Dimuat di Rubrik Peduli Pendidikan KR, Selasa/22 November 2011
Semula seorang teman kecil siswa kelas 1 SD Joannes Bosco Baciro Yogyakarta enggan memegang adonan abu, garam dan bata. Ia takut kukunya menjadi kotor. Tapi akhirnya berani juga. Dengan penuh keceriaan ia membawa pulang sebungkus bakal telur (bebek) asin. “Ini untuk mama dan papaku di rumah,” ujarnya.
Begitulah pengalaman penulis tatkala menjadi fasilitator bahasa Inggris di Pusat Kegiatan Belajar Masyarakat (PKBM) Angon. Sekolah alam ini terletak di Dusun Mustokorejo Dukuh Setan Maguwoharjo (sebelah barat pasar Setan) Sleman, Yogyakarta. “Wait until 15 days, so the salty egg will be ready to be eaten (tunggu sampai 15 hari, maka telur itu siap di makan,” para fasilitator mengingatkan sebelum mereka pulang.
Sekolah alternatif yang didirikan Drs Istoto MM CHt ini memang lebih sering menggunakan pengantar Bahasa Inggris. Karena anak-anak lebih mudah belajar pada usia 3 tahun ke atas. Selain itu, PKBM Angon mengajak mereka kembali ke alam. Misalnya, dengan menanam cabai, menangkap ikan di kolam, mengumpulkan telur bebak, dan bermain Cublak-cublak Suweng.
Aktivitas di alam terbuka dengan kaki telanjang tanpa alas kaki membuat mereka lebih dekat dengan lingkungan. Karena selama ini, mereka lebih banyak menghabiskan waktu dalam ruangan dengan bermain playstation dan game on line.
Dalam menyampaikan materi, para fasilitator juga acap kali menggunakan teknik mendongeng. Sehingga dapat men-delete (hapus) programming yang keliru selama ini. Entah dari orang tua maupun sekolah.
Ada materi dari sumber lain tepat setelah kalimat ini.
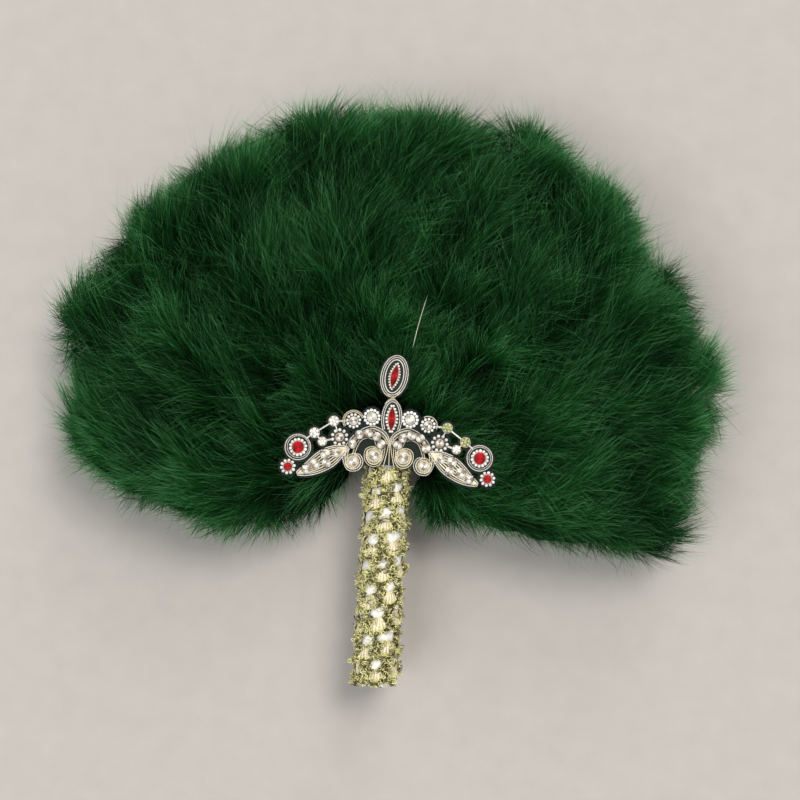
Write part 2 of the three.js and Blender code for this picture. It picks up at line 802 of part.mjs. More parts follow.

Sebab - sadar atau tidak sadar - tuntutan kurikulum nasional membuat anak didik tersiksa dengan begitu banyak tugas. Ihwal sitilah PR (Pekerjaan Rumah), kami lebih sering menyebutnya sebagai Permainan Rumah.
Kembali ke awal cerita dalam tulisan ini, siswa tadi mengajukan pertanyaan kreatif, “Kalau kita ganti garam dengan gula, bisa jadi telur legi (manis) ya Kak?” Penulis menjawab, “Ok let’s try to make a sweet egg!” (Ok, mari kita coba membuat telur manis!).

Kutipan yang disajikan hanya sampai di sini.